Thursday, April 11, 2013

Illinois Entertainer Reviews 2012: B

That’s Why God Made the Radio 

From a collective that hasn’t seriously tried since 1985, this album is hardly a washout.  But it could’ve been stronger.  Joe Thomas, who oversaw some of Brian Wilson’s lamer ’90s music, has co-written almost everything, and, well, Van Dyke Parks he ain’t.  “Spring vacation, good vibration, / summer weather, we’re back together,” “We’ll find the place in the sun / where everyone can have fun, fun, fun”--heck, Thomas might not even be Eugene Landy.  There are, however, pleasant surprises:  Mike Love’s “Daybreak over the Ocean,” Brian’s reality-TV commentary “The Private Life of Bill and Sue,” and the concluding three-song suite, in which Brian finally admits “Summer’s Gone.”  Of course, the harmonies are pleasant too, especially with sideman Jeffrey Foskett keepin’ the high notes alive.  But they’re no surprise.

Future This 

Don’t let the band’s name fool you.  This spacey, studio-belabored, mid-tempo pop couldn’t have less to do with Robbie Robertson or The Basement Tapes if it had been arranged by Lawrence Welk.  And don’t let the album title fool you either.  The “future”?  This?  British combos have been working variations on these aural templates since Margaret Thatcher.  Milo Cordell has implied that he and his partner Robbie Furze enlisted the producer Paul Epworth (Adele, Foster the People) in part because they like the Now That’s What I Call Music! series as much as anything officially hip.  But a producer seldom makes or breaks an album.  Words and hooks--better ones than the Big Pink is currently coming up with--help too.  Suggested title for the followup: Past That.

El Camino 

The best way to play devil’s advocate with Black Keys fans used to be to ask them whether Dan Auerbach and Patrick Carney would’ve discovered the nobly savage possibilities of the electric, two-man band format if Local H and the White Stripes hadn’t discovered them first.  If fans answered that one convincingly in the affirmative, the next step was to ask them whether Auerbach and Carney would’ve discovered the liberations of basslessness if it hadn’t been for Alien Sex Fiend, Jucifer, and the Jelly Roll Kings.

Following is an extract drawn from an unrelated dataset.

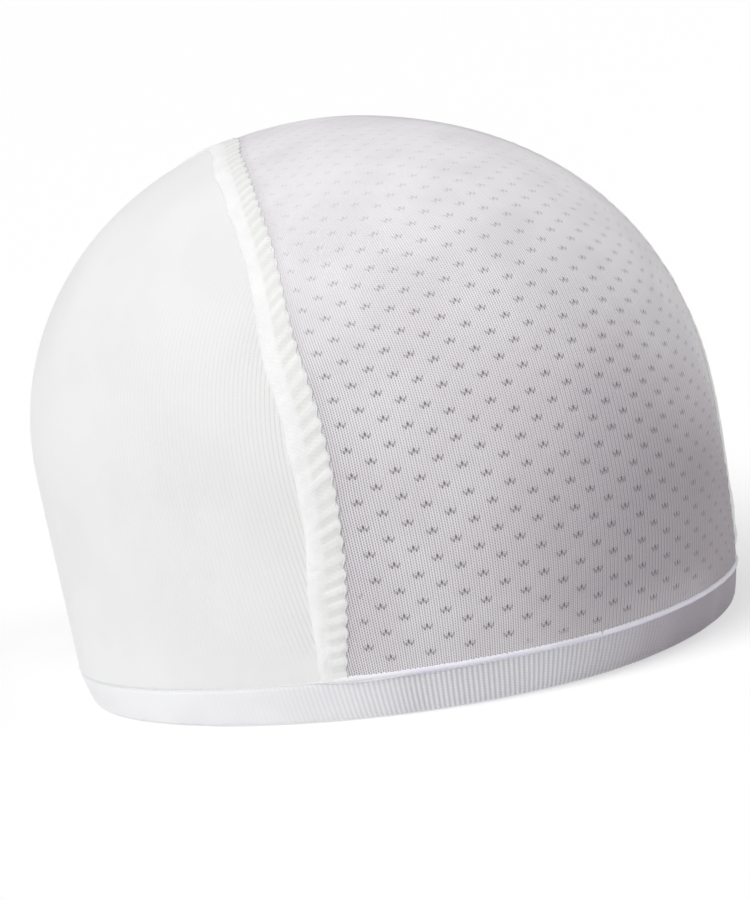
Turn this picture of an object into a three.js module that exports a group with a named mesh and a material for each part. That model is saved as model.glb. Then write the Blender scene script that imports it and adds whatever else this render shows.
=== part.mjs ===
// Helmet liner cap: a thin skull cap of three knit panels on a ribbed rim band.
// Millimetres, +Z up. The wearer faces -Y, so the wearer's right is -X. The rim rests on z = 0.
import * as THREE from 'three';

// Dome sizes
const CROWN_HEIGHT = 128.2;     // floor to the highest point
const WIDE_HEIGHT = 52.5;       // height of the widest level
const HALF_WIDTH = 80.7;        // at the widest level
const FRONT_LENGTH = 100.4;
const BACK_LENGTH = 95;
const RIM_HALF_WIDTH = 83.4;    // at the floor
const RIM_FRONT = 82.8;
const RIM_BACK = 75;
const CROWN_SET_BACK = 15.8;    // the crown leans back from the rim's centre

// Roundness of the dome: 2 is an ellipse, more is fuller, less is more pointed
const PLAN_ROUND = 1.86;
const SIDE_ROUND = 2.08;
const FRONT_ROUND = 2.65;
const BACK_ROUND = 1.7;

// Rim sizes
const BAND_LINE = 11;           // height of the line between band and panels at the forehead
const BAND_THICKNESS = 2.2;
const BAND_EDGE = 0.8;          // rounding of the band's edges
const NAPE_DIP = 4.6;           // how much lower that line lies at the nape
const DIP_FADE = 35;            // the dip is gone this far above the line
const FRONT_DRAW_IN = 0.5;      // the elastic draws the rim's edge in
const NAPE_DRAW_IN = 1.5;
const DRAW_IN_ROUND = 1.5;      // how evenly the drawing in fades up the band
const NAPE_SPREAD = 0.8;        // the nape's dip grows with this share of one less the facing to the front
const PIPING_RADIUS = 0.8;
const PIPING_DEPTH = 0.3;       // bead centre below the cloth's face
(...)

But thanks to El Camino there’s now a better question, namely, whether Auerbach spent the previous six albums preferring riffs to melodies because he knew that 1) melodies would require him to sing, 2) when he’d sing he’d tend to sound like Bono, and 3) when he and Carney would play melodies as opposed to riffs they’d tend to sound like either Bono’s band or the Clash.   

If the answer is “yes,” then kudos to Auerbach for finally surrendering to his inner U.K. rocker (perhaps at the behest of this album’s producer, Danger Mouse) and going with a flow that was probably the only way for the Black Keys to escape the rut into which they’d pounded themselves.  “Lonely Boy” is a better followup to “Vertigo” than U2 has managed so far, and “Dead and Gone” is a better followup to “London Calling” than the Clash will ever manage again.

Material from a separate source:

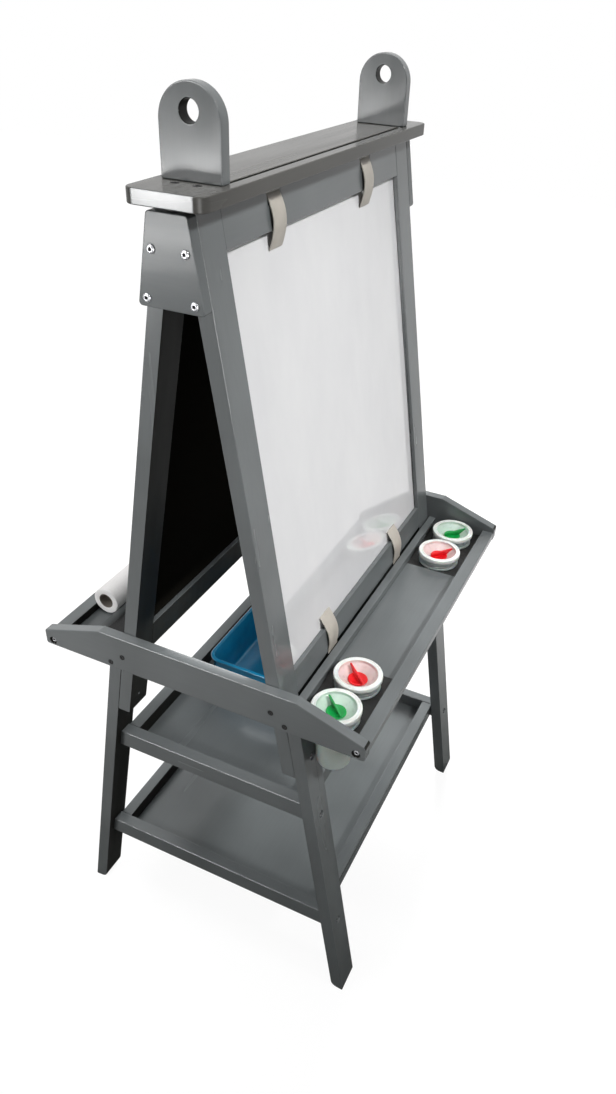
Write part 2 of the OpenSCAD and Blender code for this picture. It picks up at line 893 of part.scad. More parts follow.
module storage_bin() {
    body_l = bin_l - 2 * bin_rim;
    body_d = bin_d - 2 * bin_rim;
    color("#0d3f66")
    translate([0, 0, upper_z - shelf_recess])
        difference() {
            union() {
                linear_extrude(bin_h)
                    rounded_rect(body_l, body_d, bin_r - bin_rim);
                translate([0, 0, bin_h - bin_rim_h])
                    linear_extrude(bin_rim_h)
                        rounded_rect(bin_l, bin_d, bin_r);
            }
            translate([0, 0, bin_wall])
                linear_extrude(bin_h)
                    rounded_rect(body_l - 2 * bin_wall, body_d - 2 * bin_wall,
                                 bin_r - bin_rim - bin_wall);
        }
}

// ---- Fastener groups ----

module button_bolts() {
    color("#c9cbcc")
    on_all_quarters() {
        at_end_plate_bolts() bolt(bolt_l);
        at_tray_bolt() sunk_bolt(bolt_l);
        at_stile_bolt() sunk_bolt(2 * bar_t - 1);
        at_shelf_bolts() sunk_bolt(2 * bar_t - 1);
    }
}

module countersunk_screws() {
    color("#26282a")
    on_all_quarters() {
        at_top_screw() screw(screw_l);
        at_ear_screw() screw(screw_l);
        at_side_screws() screw(screw_l);
    }
}

top_board();
roll_ear_near();
roll_ear_far();
end_plate_near();
end_plate_far();
front_stile_near();
front_stile_far();
front_top_rail();
front_bottom_rail();
whiteboard();
back_stile_near();
back_stile_far();
back_top_rail();
back_bottom_rail();
chalkboard();
side_rail_near();
side_rail_far();
front_tray_inner_rail();
front_tray_outer_rail();
front_tray_floor();
cup_holder_near();
cup_holder_far();
back_tray_inner_rail();
back_tray_outer_rail();
back_tray_floor();
front_leg_near();
front_leg_far();
back_leg_near();
back_leg_far();
upper_shelf_end_near();
upper_shelf_end_far();
upper_shelf_front_rail();
upper_shelf_back_rail();
upper_shelf_panel();
lower_shelf_end_near();
lower_shelf_end_far();
lower_shelf_front_rail();
lower_shelf_back_rail();
lower_shelf_panel();
top_clip_near();
top_clip_far();
bottom_clip_near();
bottom_clip_far();
near_red_cup();
near_red_lid();
near_red_stopper();
near_green_cup();
near_green_lid();
near_green_stopper();
far_red_cup();
far_red_lid();
far_red_stopper();
far_green_cup();
far_green_lid();
far_green_stopper();
paper_roll();
roll_core();
storage_bin();
button_bolts();
countersunk_screws();
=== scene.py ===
"""The looks of the two-sided easel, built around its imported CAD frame."""

import json
import math

import bmesh
import bpy
from mathutils import Matrix, Vector


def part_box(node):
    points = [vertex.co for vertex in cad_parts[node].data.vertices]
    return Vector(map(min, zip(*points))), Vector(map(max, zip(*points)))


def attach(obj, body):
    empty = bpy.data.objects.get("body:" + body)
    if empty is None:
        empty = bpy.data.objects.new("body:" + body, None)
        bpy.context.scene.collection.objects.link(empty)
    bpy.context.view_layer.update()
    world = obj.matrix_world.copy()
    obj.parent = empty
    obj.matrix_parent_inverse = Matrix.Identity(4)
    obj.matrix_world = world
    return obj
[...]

Unlike Bono, Joe Strummer, and Mick Jones, however, Auerbach has yet to get the hang of writing lyrics worth anyone’s attention.  “Hey my my she’s gonna take ya / Way down down she’s bound to break ya” (“Money Maker”), “Like being cooled by the rain / in the eye of the storm” (“Stop Stop”), and the many other similar El Camino lyrics are functional enough (i.e., they scan), but they won’t stick in the head, get scrawled on restroom walls, or start fights.  They will, in short, age badly.

What might age better is “Little Black Submarines.”  In fact, as a melodic and stylistic fraternal twin of “Stairway to Heaven” (right down to its meditative acoustic first half and frenzied electric second half) it has done much of its aging already.  And even if as a Led Zeppelin re-write it’s therefore as anachronistic and derivative as many another Black Keys song, at least it’s anachronistic and derivative in a new way.


Using fourteen credited singers to make most of this album’s substantial vocal noise renders this Aussie rocker vulnerable to comparisons with the Polyphonic Spree.  Pounding most of this album’s songs home with a percussion ensemble that may as well be the Royal Drummers Of Burundi renders him vulnerable to comparisons with Adam and the Ants.  Sounding like a Polyphonic Spree/Adam and the Ants hybrid renders him capable of passing his lyrics off as one more aurally impressionistic brick in his wall of sound.  Good thing too.  Were his music ever to go into heavy rotation, a refrain such as “This crap tastes good ’cause they play it, / now you’re sayin’ what they’re sayin’” (“Dread Is This Place”) might strike those singing along to it on the radio as awkward.